Taizé, les protestants français et Marc Boegner (1940-1970)

François Boulet

Résumé

La communauté de Taizé suscite chez les protestants français, notamment auprès du pasteur et président Marc Boegner, pour le moins un étonnement et une interrogation. Elle divise les huguenots. Certains sont enthousiastes, d’autres sont intrigués ; enfin une forte proportion est franchement irritée par cette communauté monastique, avec des « frères » d’origine protestante, parfois pasteurs, qui semblent se rapprocher du catholicisme dans les années 1948-1970. Marc Boegner, engagé dans l’« exigence » œcuménique, découvre de mieux en mieux la « communauté », se rendant au moins six fois sur le colline de Taizé entre 1951 et 1966. Il s’étonne d’abord de ses « erreurs », de ses « maladresses » puis il se met à aimer Taizé, notamment via la spiritualité de frère Roger Schutz.
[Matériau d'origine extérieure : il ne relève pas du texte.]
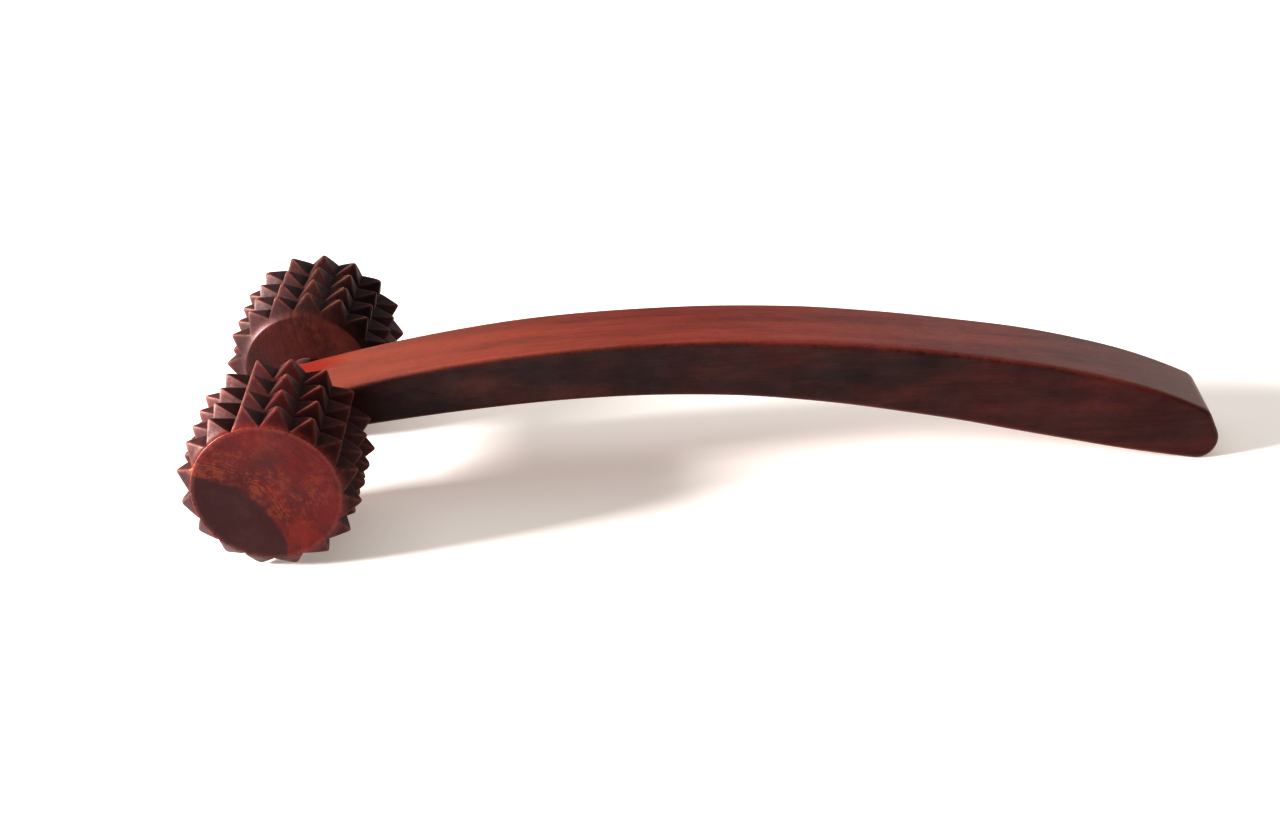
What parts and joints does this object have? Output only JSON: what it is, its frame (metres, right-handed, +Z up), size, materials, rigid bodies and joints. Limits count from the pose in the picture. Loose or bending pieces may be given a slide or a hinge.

Il est intéressant d’appréhender historiquement ce paradoxe : les polémiques des protestants français contre Taizé et l’enthousiasme final du président Boegner pour Taizé comme un « haut lieu du protestantisme français et international », une prophétie de l’unité retrouvée, œcuménique, et pour le dire dans une expression toute boegnérienne, une « grande grâce ». Des archives inédites permettent de suivre assez précisément cette relation de trente années, de 1940 à 1970, entre Taizé, les protestants français et Marc Boegner.